Sean Payton: Payton is a great coach, maybe on his way to being one of the best ever, but he made a few big mistakes in a loss that could cost the Saints the division (and might even keep them out of the playoffs if they don't win in Week 17).
First, there was the fake field goal. On the first drive of the third quarter, the Saints spread out after initially lining up in field-goal formation and Luke McCown took the snap. The Panthers had plenty of time to adjust before the snap. And if you really want to go for it on fourth and 12, Drew Brees is a much better option than McCown. McCown's pass to Graham was covered and overthrown.
Then there was the second-to-last series. With one of the greatest quarterbacks of all time, the Saints ran into the line three times for 2 yards when a first down would have ended the game. It was oddly conservative from a coach who isn't known for that. The Panthers forced a punt, then scored in the last minute to win.
Payton is still a great coach, but he might regret some choices from Sunday's game.
The weather in Carolina: One of the oddest stretches on Sunday came in the third quarter at Carolina. In an instant, the weather went from being fairly calm to a monsoon. The rain seemed to be coming down sideways, and in many places around the stadium there were waterfalls coming from the upper deck. Maybe a bad-weather Super Bowl wouldn't be so great.

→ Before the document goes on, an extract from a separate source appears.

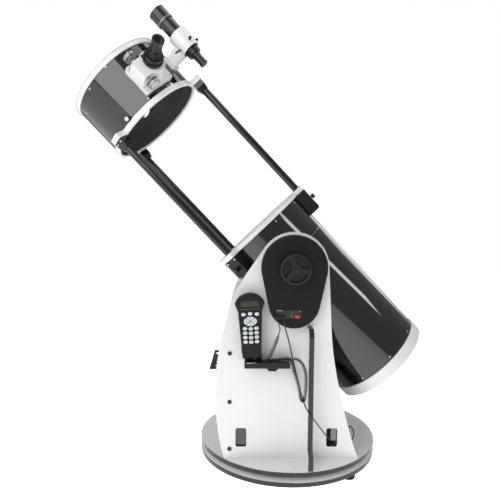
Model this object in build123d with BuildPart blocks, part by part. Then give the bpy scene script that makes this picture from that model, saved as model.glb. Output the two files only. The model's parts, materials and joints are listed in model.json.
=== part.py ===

Playoff plans: Not to be redundant, but it's amazing to consider that if the 49ers win as huge favorites on Monday night, the NFC will go into the final week of the season without a single division championship clinched. Not one team in that conference can start printing tickets for a home playoff game.
Maybe you think parity is a bad thing in the NFL but you have to admit, it's making for a great finish.